Saturday , May 25 2024

Negotiating Brexit – the basics

Firstly, some health advice.  Everyone just calm down.  We have had a referendum. We, as the people of the United Kingdom, made a choice and we will live with it.

Also, let’s be very clear.  The United Kingdom is still a full and functioning member of the European Union.  We are still subject to all of the rules that membership imposes.  All those people who are accusing the Leave campaign of not fulfilling campaign promises need to understand that no substantive changes can occur while we remain a member of the EU.  Politicians and media commentators already know this and should think very carefully before they, for presumably personal gain, push and publish statements to the contrary.

And think back to last Friday.  Did the sun come up?  Did you go to work and do the same things that you did on Thursday and Wednesday? Was the price to fill-up you car or shopping trolley, the same as the previous time?
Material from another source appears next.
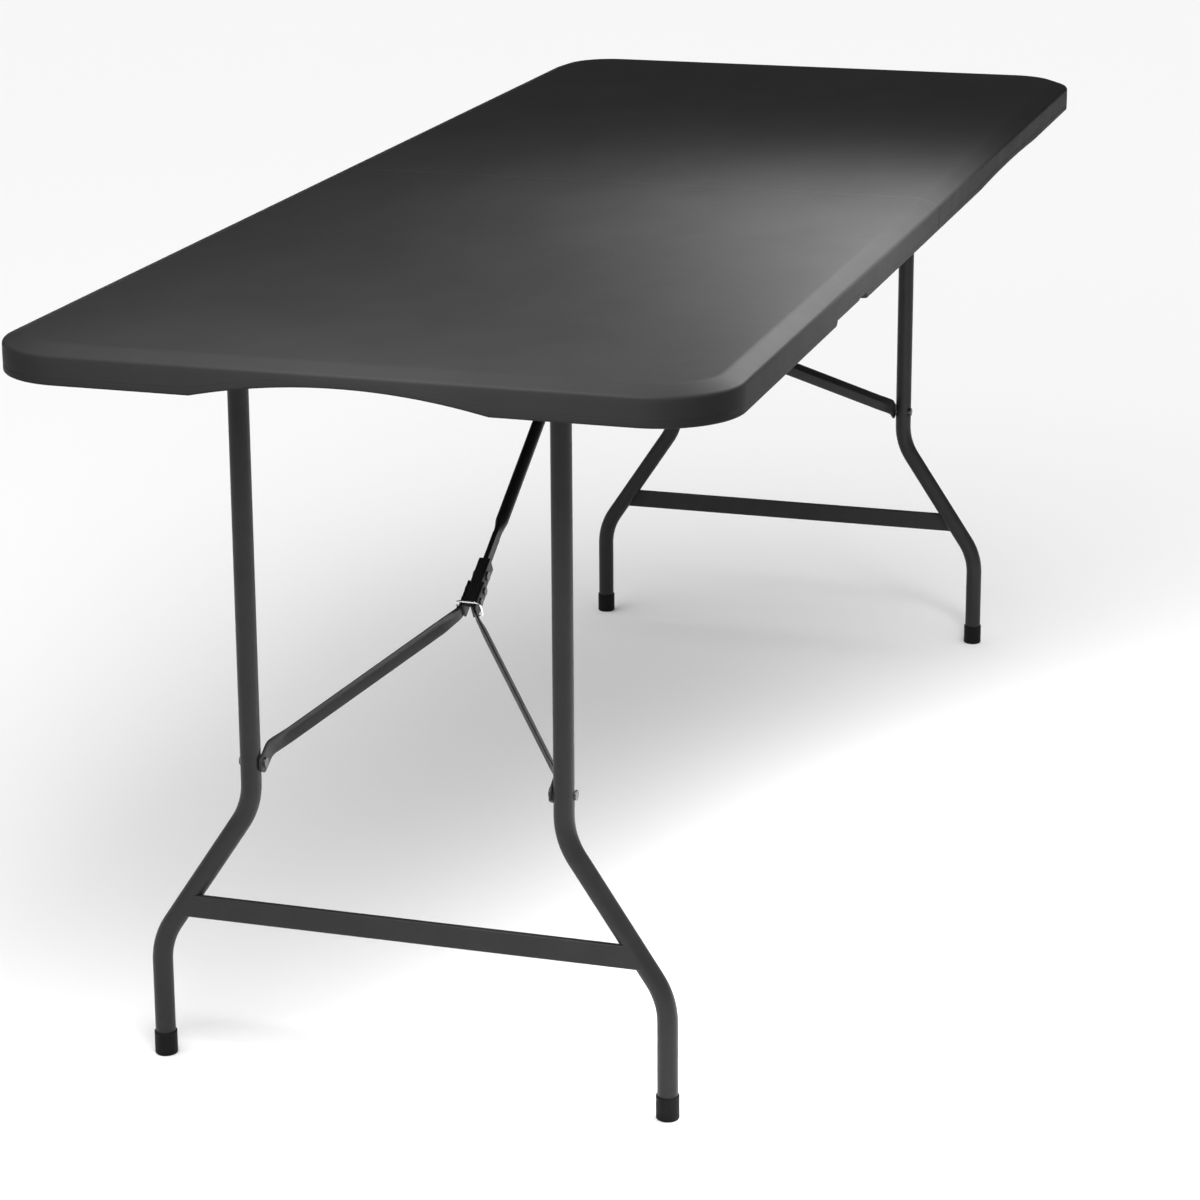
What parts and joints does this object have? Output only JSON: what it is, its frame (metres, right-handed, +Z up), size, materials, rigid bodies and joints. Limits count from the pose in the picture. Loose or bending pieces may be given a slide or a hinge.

Has the government suddenly declared we are on a war-footing?  Did Germany stop exporting cars to us and the French, wine?

Wasn’t there an old WW2 poster about Keep Calm and Carry On ?

OK, so may as well address the elephant in the room, at the outset.

Nigel Farage should almost certainly take no public part in the negotiation with our (still current) EU partners.  None.  He is far too divisive and incapable of not gloating.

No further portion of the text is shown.